Dalam hal anthropomorphisme, melihat Tuhan, dan tentang sabda Tuhan, Maududi tidak secara explicit membicarakannya. Sebagai suatu analisis, karena Tuhan adalah imateri maka Tuhan tidak memiliki sifat-sifat jasmani. Maududi sebagai salah seorang yang menghargai akal, sebagaimana kaum Mu’tazilah, menganut faham ini. Ayat-ayat al-Qur’an yang menggambarkan bahwa Tuhan mempunyai sifat-sifat jasmani harus diberi interpretasi lain. Seperti kata al-‘Arsy harus diartikan kekuasaan, al-Yad diartikan kekuasaan.[26] Mengenai melihat Tuhan, secara rasional bahwa Tuhan adalah imateri, maka Tuhan tak dapat dilihat dengan mata kepala, sebab yang dapat dilihat dengan mata kepala adalah yang mengambil tempat, padahal Tuhan tidak mengambil tempat, sehingga Tuhan tidak dapat dilihat. Jika Tuhan dapat dilihat dengan mata kepala, maka Tuhan dapat dilihat di alam ini. Ternyata sampai sekarang tidak pernah ada orang melihat Tuhan.[27] Sedang mengenai sabda Tuhan, Maududi hanya menyatakan bahwa orang-orang yang beriman diperintahkan untuk mempercayai adanya kitab-kitab yang diturunkan Tuhan sebelum diturunkannya al-Qur’an. Kitab-kitab itu diturunkan melalui nabi-nabi dengan cara yang sama, yaitu melalui wahyu dari Allah SWT. Turunnya kitab suci al-Qur’an hanyalah untuk memastikan, menyatakan kembali dan melengkapi kitab-kitab suci sebelumnya yang telah dimanipulir oleh manusia atau telah hilang karena waktu.[28] Dalam hal ini Maududi tidak pula secara explicit membahasnya seperti dalam teologi yakni: jika sabda merupakan sifat, maka ia kekal, tetapi jika sabda tersusun dan karena itu mesti diciptakan dan tidak dapat kekal. Sebagai suatu analisis, karena Maududi tidak menolak adanya sifat-sifat Tuhan sebagaimana yang terdapat dalam al-Qur’an, maka dalam hal ini tampaknya ia lebih dekat pendapatnya dengan kaum Asy’ariyah, yang berpegang bahwa sabda adalah sifat, maka ia mesti kekal. Untuk menghindari bahwa yang tersusun tidak bersifat kekal (qodim), maka harus diberi arti lain tentang sabda. Sehingga sabda adalah arti atau makna abstrak dan tidak tersusun. Sabda dalam arti abstrak inilah yang bersifat kekal dan dapat menjadi sifat Tuhan. Yang dimaksud dengan al-Qur’an bukanlah yang tersusun dari huruf-huruf, kata-kata, dan surat-surat, tetapi arti atau makna abstrak itu. Dalam arti inilah al-Qur’an menjadi sabda Tuhan dan bersifat kekal. Dalam arti huruf, kata, ayat dan surat yang ditulis atau dibaca, al-Qur’an bersifat baru serta diciptakan, dan bukan sabda Tuhan.[29]
a. Iman kepada Allah
b. Iman kepada para malaikat
c. Iman kepada kitab-kitab Allah, termasuk al-Qur’an al-Karim
d. Iman kepada para nabi, termasuk Muhammad saw
e. Iman kepada hari kemudian, yakni hari kiamat.[33]

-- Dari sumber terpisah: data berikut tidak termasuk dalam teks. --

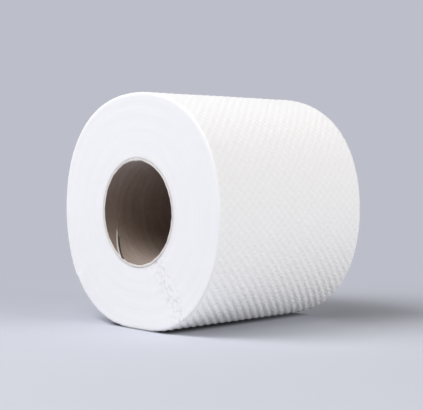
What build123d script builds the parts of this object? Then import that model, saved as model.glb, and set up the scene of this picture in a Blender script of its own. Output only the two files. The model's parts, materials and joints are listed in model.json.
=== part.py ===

Memang benar bahwa Rasul Allah saw menyebutkan juga “ketentuan baik dan buruk” sebagai salah satu rukun iman. Tetapi menurut Maududi, hakekat keimanan terhadap taqdir ini adalah merupakan bagian dari iman terhadap Allah. Sebab itulah maka al-Qur’an menjelaskannya dalam kandungan arti ketauhidan. Argumentasi Maududi, mengapa ia secara terpisah diterangkan dalam hadits? Tidak lain karena bagian dari keimanan kepada Allah ini mempunyai kedudukan yang teramat penting. Meskipun demikian, sering kali ia tidak dapat ditangkap oleh sementara orang, dan karena itu pula sangat dipandang perlu untuk disebutkannya secara terpisah. Sehingga kaum muslimin dapat ingat selamanya dan sekejappun tidak akan pernah lupa.[34]
Tampaklah rukun iman yang dikemukakan oleh Maududi berbeda dengan yang dikemukakan oleh kebanyakan ulama atau pemikir muslim lainnya. Sebagai suatu analisis, hal ini terjadi tidak lain karena Maududi yang menghargai kemampuan akal dan kebebasan manusia, agar umat Islam tidak terbelenggu terhadap paham fatalisme. Sebab jika umat Islam, ulama dan pemikirnya terbelenggu terhadap fatalisme, maka umat Islam tidak dapat kreatif dan dinamis, serta dunia Islam tidak akan ada kemajuan.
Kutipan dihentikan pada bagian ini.